MBA, Trade Groups Urge Action on Flood Insurance Bills

The Mortgage Bankers Association and more than a dozen industry trade groups urged House and Senate leaders to support legislation that would remedy many outstanding issues under the National Flood Insurance Program.

The Flood Insurance Market Parity and Modernization Act (S. 563 (https://www.congress.gov/bill/115th-congress/senate-bill/563/text) and H.R. 1422 (https://www.congress.gov/bill/115th-congress/house-bill/1422/text?format=txt&q={“search”:[“steve+king”]})) reaffirm the long-standing acceptability of private sector flood insurance policies to satisfy the mandatory purchase requirement of the National Flood Insurance Act.

The legislation would rectify an unintended consequence of the Biggert-Waters Flood Insurance Reform Act of 2012. The letter notes while the intent of BW-12 was for private flood insurance to satisfy the mandatory purchase requirement, BW-12 includes a well-intentioned definition of “private flood insurance” that, if implemented as drafted, will have the unintended consequence of discouraging lenders from accepting private flood insurance policies that those lenders would have otherwise accepted.

S. 563 and H.R. 1422 correct the BW-12 definition of private flood insurance to allow state insurance regulators to provide the same protections for flood insurance consumers that State regulators provide for consumers of all other lines of insurance, including the homeowners insurance policies on very same properties subject to the mandatory flood insurance purchase requirement.

“S. 563 and H.R. 1422 may serve as first steps to achieving wider availability of private market flood insurance,” the letter said.

In addition, the letter notes the legislation clarifies that continuous coverage by private flood insurance satisfies any statutory, regulatory or administrative continuous coverage requirements.

“Under current NFIP rules, policyholders can permanently lose access to their current NFIP rates if they leave the NFIP and opted to obtain coverage with a private flood insurance policy,” the letter said. “This has created a disincentive for consumers to choose a private policy in lieu of the NFIP and thwarts congressional intent to allow the consumers the choice to seek better or more affordable coverage from a robust private flood insurance market. By clarifying that private coverage satisfies the continuous coverage requirement, S. 563 and H.R. 1422 will help to make these policies a more viable option for consumers.”

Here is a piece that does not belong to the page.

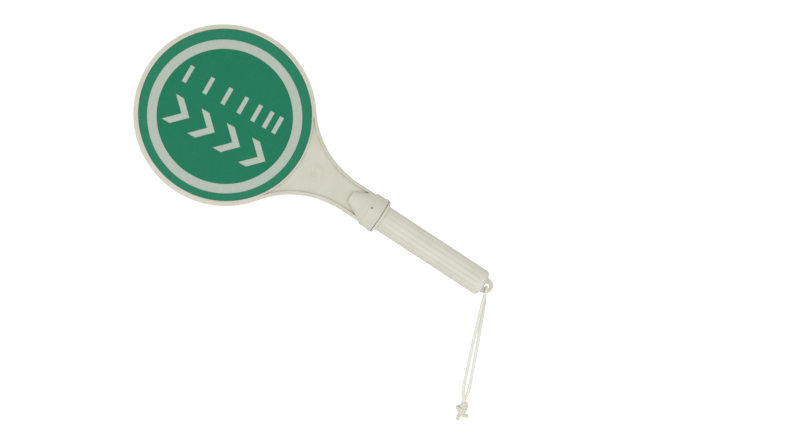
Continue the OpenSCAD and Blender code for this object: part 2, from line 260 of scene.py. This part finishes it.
def braided_cord(name, shade, light, soiled):
    """Off-white braid with fine fibres: painted shade makes it greyer between the yarns than on their paler
    crowns.
    """
    s = Shader(name)
    height = s.attribute("yarn_height")
    fibres = s.noise(3200, 4, 0.7)
    soil = s.noise(120, 4, 0.6)
    colour = s.mix(s.ramp(fibres, 0.3, 0.7), shade, light)
    colour = s.mix(s.ramp(soil, 0.45, 0.8, 0.0, 0.3), colour, soiled)
    # Painted shade: greyer where the braid is low, between the yarns
    colour = s.mix(s.ramp(height, 0.2, 0.7, 0.25, 0.0), colour, linear(192, 189, 174))
    normal = s.bump(fibres, 0.35, 0.00012)
    return s.finish(colour, 0.78, normal, Sheen_Weight=0.1, Sheen_Roughness=0.5,
                    Subsurface_Weight=0.1, Subsurface_Scale=0.002)


def paint(node, material):
    slots = frame["nodes"][node].data.materials
    slots.clear()
    slots.append(material)


GAP_SHADOW = linear(66, 57, 42)
BARREL_R = frame["record"]["mounts"][0]["dims"]["r_mm"] * MM
GROOVE_DEPTH = 0.28 * MM
# The painted shade in the grooves begins this far above the grip's foot and ends just below its flange
GROOVES_ABOVE_FOOT = 18 * MM
GROOVES_TOP = -2 * MM

grip_low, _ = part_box("grip")
grooves = (BARREL_R, GROOVE_DEPTH, grip_low[2] + GROOVES_ABOVE_FOOT, GROOVES_TOP)
# The third colour of each plastic is its painted shade in corners and grooves, and the colour of its specks
head_plastic = moulded_plastic("head_plastic", linear(214, 212, 197), linear(207, 205, 188),
                               linear(150, 143, 122), GAP_SHADOW)
grip_plastic = moulded_plastic("grip_plastic", linear(220, 219, 205), linear(213, 211, 195),
                               linear(154, 147, 127), GAP_SHADOW, grooves)
green_film = beaded_film("green_film", linear(25, 114, 83), linear(37, 127, 96), linear(75, 148, 120))
green_border = beaded_film("green_border", linear(34, 120, 89), linear(46, 133, 102), linear(82, 152, 125))
red_film = beaded_film("red_film", linear(158, 24, 22), linear(184, 40, 36), linear(200, 92, 84))
pale_sheet = beaded_film("pale_sheet", linear(172, 183, 170), linear(190, 199, 188), linear(206, 211, 201))
for node, material in {
    "head_frame": head_plastic,
    "grip": grip_plastic,
    "locking_pin": dull_steel(),
    "front_reflective_sheet": pale_sheet,
    "rear_reflective_sheet": pale_sheet,
    "front_border_film": green_border,
    "front_field_film": green_film,
    "rear_border_film": red_film,
    "rear_field_film": red_film,
    "rear_symbol_film": red_film,
}.items():
    paint(node, material)


# ---------------------------------------------------------------- where the lanyard hangs
JOINTS = {joint["name"]: joint for joint in frame["record"]["behaviour"]["joints"]}
HOLE = np.array(JOINTS["lanyard_swing"]["pos_m"])
ACROSS = np.array(JOINTS["lanyard_tilt"]["axis"])
DEEP = np.array(JOINTS["lanyard_swing"]["axis"])
DOWN = np.array(JOINTS["knot_bend"]["pos_m"]) - HOLE
DOWN /= np.linalg.norm(DOWN)


def hung(place):
    """Points given as (across, deep, drop) from the lanyard hole, in the row frame."""
    place = np.asarray(place, float)
    return HOLE + place[..., 0:1] * ACROSS + place[..., 1:2] * DEEP + place[..., 2:3] * DOWN


def joint_drop(name):
    return float(np.dot(np.array(JOINTS[name]["pos_m"]) - HOLE, DOWN))


def node_drops(node):
    """How far down the loop a CAD node begins and ends."""
    mesh = frame["nodes"][node].data
    flat = np.empty(3 * len(mesh.vertices), np.float32)
    mesh.vertices.foreach_get("co", flat)
    drops = (flat.reshape(-1, 3) - HOLE) @ DOWN
    return float(drops.min()), float(drops.max())


lower_low, lower_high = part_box("lanyard_lower")
CORD_R = (lower_high[1] - lower_low[1]) / 2
KNOT_TOP, KNOT_FOOT = node_drops("lanyard_knot")


# ---------------------------------------------------------------- curves
def resampled(points, step):
    """The same polyline with points at an even spacing close to step."""
    travelled = np.r_[0, np.cumsum(np.linalg.norm(np.diff(points, axis=0), axis=1))]
    even = np.linspace(0, travelled[-1], int(round(travelled[-1] / step)) + 1)
    return np.stack([np.interp(even, travelled, points[:, k]) for k in range(3)], 1)


def eased(points, passes):
    """Rounds a polyline's corners. Its two ends stay."""
    points = points.copy()
    for _ in range(passes):
        points[1:-1] = (points[:-2] + 2 * points[1:-1] + points[2:]) / 4
    return points


def carried_frames(points):
    """Tangents and two normals along a curve, carried along it without twist."""
    tangents = np.gradient(points, axis=0)
    tangents /= np.linalg.norm(tangents, axis=1)[:, None]
    normals = np.zeros_like(points)
    first = np.cross(tangents[0], [0.3, 0.8, 0.5])
    normals[0] = first / np.linalg.norm(first)
    for i in range(1, len(points)):
        along = normals[i - 1] - tangents[i] * np.dot(normals[i - 1], tangents[i])
        normals[i] = along / np.linalg.norm(along)
    return tangents, normals, np.cross(tangents, normals)


# ---------------------------------------------------------------- the knot, pulled tight
TREFOIL_GAP = 0.12      # angle left open where the two ends leave the loose knot
TREFOIL_POINTS = 240
TREFOIL_EASING = 30     # passes that round the corners between the knot and its ends


def open_trefoil(ring, swell, ends):
    """Centreline of a loose overhand knot with both ends free, upright along z."""
    turn = np.linspace(TREFOIL_GAP, 2 * np.pi - TREFOIL_GAP, TREFOIL_POINTS)
    reach = ring + swell * np.cos(3 * turn)
    core = np.stack([reach * np.cos(2 * turn), swell * np.sin(3 * turn), reach * np.sin(2 * turn)], 1)
    out = ring + 2 * swell
    head = [(out, 0, share * ends) for share in (1, 0.5, 0.12)]
    tail = [(x, y, -z) for x, y, z in reversed(head)]
    return eased(resampled(np.concatenate([head, core, tail]), swell / 6), TREFOIL_EASING)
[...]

However, the letter also noted S. 563 and H.R. 1422 leave in place a legacy provision of the National Flood Insurance Act that caps the amount of coverage necessary to satisfy the mandatory purchase requirement at the lower of the maximum NFIP limits or the outstanding principal balance of the federally guaranteed or regulated loan on the property. “Our support of the Flood Insurance Market Parity and Modernization Act is in no way an endorsement of public policy that would encourage consumers not to fully insure themselves against the risk of flooding, regardless of the outstanding balance of their mortgage,” the letter said.

Joining MBA in the letter: the American Bankers Association; the American Insurance Association; the Association of Bermuda Insurers and Reinsurers; the Council for Affordable and Rural Housing; the Council of Insurance Agents and Brokers; the Financial Services Roundtable; the Independent Insurance Agents and Brokers of America; the National Affordable Housing Management Association; the National Apartment Association; the National Association of Housing Cooperatives; the National Association of Mutual Insurance Companies; the National Association of Professional Insurance Agents; the National Association of Professional Surplus Lines Offices; the National Association of Realtors; the National Multifamily Housing Council; the Property Casualty Insurers Association of America; and the Reinsurance Association of America.